There’s another factor at play here, less to do with the intellectual leaders of the Catholic right and more to do with the default Americanism that seeps into all aspects of Catholic life. For example, at the church frequented by my in-laws in New Jersey, I’ve heard homilies glorifying the military, calling for higher military spending, criticizing Muslim immigrants, and comparing the hill of Calvary with the hill of Iwo Jima. Seriously. This is horrific, but the overwhelmingly white middle-class Mass-goers seem to lap it up. It’s no wonder that they find no contradiction between Catholicism and Trumpism. It’s no wonder that Donald Trump enjoys their support while the rest of the Catholic world views with him with askance and horror. Surely this shows that Spadaro and Figueroa are onto something.

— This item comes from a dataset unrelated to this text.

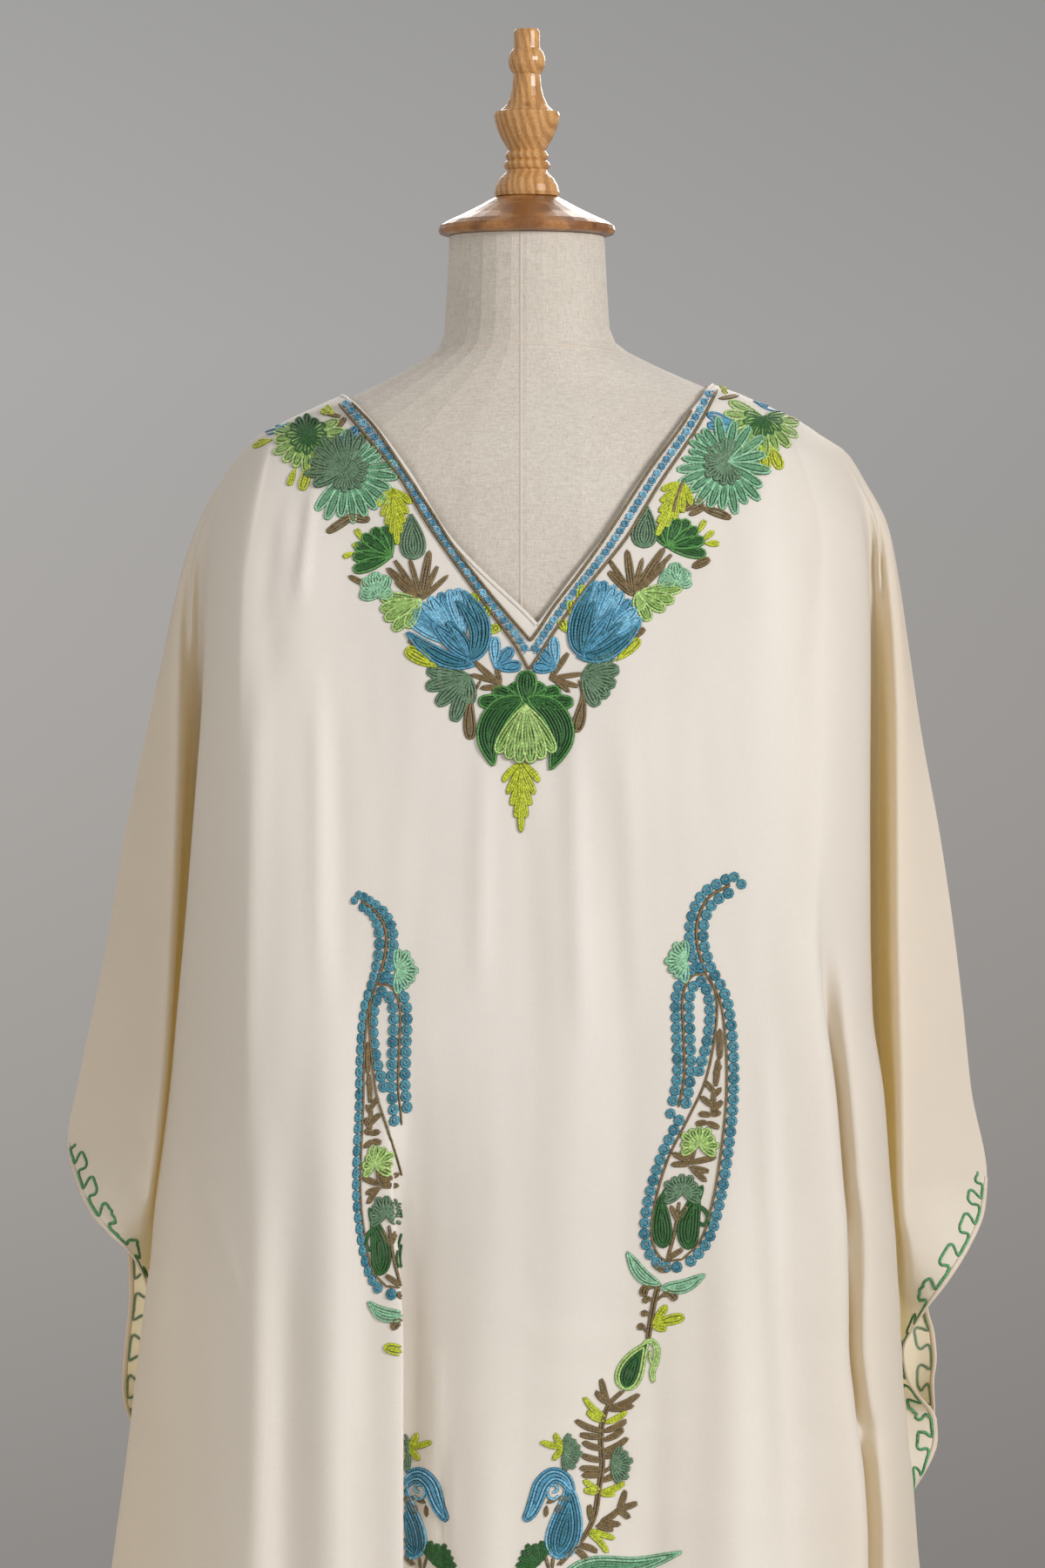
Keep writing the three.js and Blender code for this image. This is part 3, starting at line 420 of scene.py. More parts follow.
# soft folds: top, its x, bottom, its x, width and how far it stands out
FRONT_FOLDS = (
    (1345, -146, 1150, -162, 24, 4),
    (1090, -130, 60, -133, 18, 7),
    (1240, -214, 60, -222, 50, -15),
    (1180, -106, 60, -108, 14, -2.5),
    (1170, 24, 700, 30, 18, 2.6),
    (1170, 62, 640, 70, 16, -2.6),
    (1000, -159, 60, -164, 14, -6),
    (960, -180, 60, -184, 10, 3.5),
    (800, -36, 60, -26, 22, 4),
    (930, 40, 60, 34, 30, -4),
    (1000, 134, 60, 140, 22, 7),
    (900, 84, 60, 86, 14, -3),
    (1345, 150, 1120, 166, 24, 4),
    (560, 4, 60, 0, 24, 6),
)
BACK_FOLDS = (
    (1180, 0, 60, 0, 34, -9),
    (1280, -84, 60, -96, 32, 8),
    (1280, 84, 60, 92, 32, 8),
    (1100, -142, 60, -156, 26, -7),
    (1100, 140, 60, 150, 26, -7),
    (800, -44, 60, -40, 22, 8),
    (800, 46, 60, 44, 22, 8),
)
# the pleat's turns: flat place, folded place and depth, from its visible edge outwards
LAP_ROWS = (
    (62, 62, 0),
    (40, 40, -2.4),
    (24, 17, -4),
    (16, 0.6, -3.8),
    (13, -2, -2),
    (10, 0.4, -0.2),
    (6.5, 7.5, 1),
    (3, 14.6, 3),
    (0, 17, 7),
    (-3, 14.6, 13.5),
    (-7, 4, 21),
    (-13, -8, 20.5),
    (-28, -24, 12),
)


def value_at(rows, column, z):
    """One column of a table at height z, smooth and without overshoot."""
    if z >= rows[0][0]:
        return rows[0][column]
    if z <= rows[-1][0]:
        return rows[-1][column]
    i = next(k for k in range(len(rows) - 1) if rows[k + 1][0] <= z)

    def slope(k):
        return (rows[k + 1][column] - rows[k][column]) / (rows[k + 1][0] - rows[k][0])

    def knot(k):
        if k == 0:
            return slope(0)
        if k == len(rows) - 1:
            return slope(k - 1)
        before, after = slope(k - 1), slope(k)
        return 0 if before * after <= 1e-12 else 2 * before * after / (before + after)

    span = rows[i + 1][0] - rows[i][0]
    t = (z - rows[i][0]) / span
    return ((2 * t ** 3 - 3 * t * t + 1) * rows[i][column] + (t ** 3 - 2 * t * t + t) * knot(i) * span
            + (3 * t * t - 2 * t ** 3) * rows[i + 1][column] + (t ** 3 - t * t) * knot(i + 1) * span)


def ease(start, stop, value):
    t = min(1, max(0, (value - start) / (stop - start)))
    return t * t * (3 - 2 * t)


def mix(a, b, t):
    return (a[0] + (b[0] - a[0]) * t, a[1] + (b[1] - a[1]) * t)


def tilted(x, z):
    return z + 0.03 * x * ease(1120, 1310, z) * (1 - ease(1440, 1500, z))


def folds_at(folds, x, z):
    total = 0
    for top, top_x, bottom, bottom_x, width, depth in folds:
        down = min(1, max(0, (top - z) / (top - bottom)))
        away = (x - top_x - (bottom_x - top_x) * down) / (width * (0.7 + 0.6 * down))
        total += depth * ease(0, 0.35, down) * math.exp(-away * away)
    return total


def is_sewn(side, z):
    return z >= CUFF_TOPS[side > 0] or z <= UNDERARMS[side > 0]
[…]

With Trump, a tipping point has been crossed. It’s no longer just about the policies that violate the common good, such as gutting healthcare, attacking immigrants, or pulling out of the Paris Agreement. This is par for the course among Republicans. No, it’s about something more elemental. It’s about undermining the pillars of the social order itself, identified by Pope John XXIII as truth, justice, charity, and liberty. It’s about a terrifying return to the ethos of the 1930s—the dismissal of the very concept of objective truth, the attacks on media and judicial oversight, the cult of power and personality, the emphasis on a national redeemer, the exploitation of legitimate economic grievances, the scapegoating of vulnerable minorities, the winking at political violence, the mass campaign rallies that whip up fervor and anger. We know the lessons of history. We know the dangers. And this is why we need a strong, consistent, moral voice more than ever. This is why the pathologies identified by Spadaro and Figueroa need to be cured as a matter of urgency.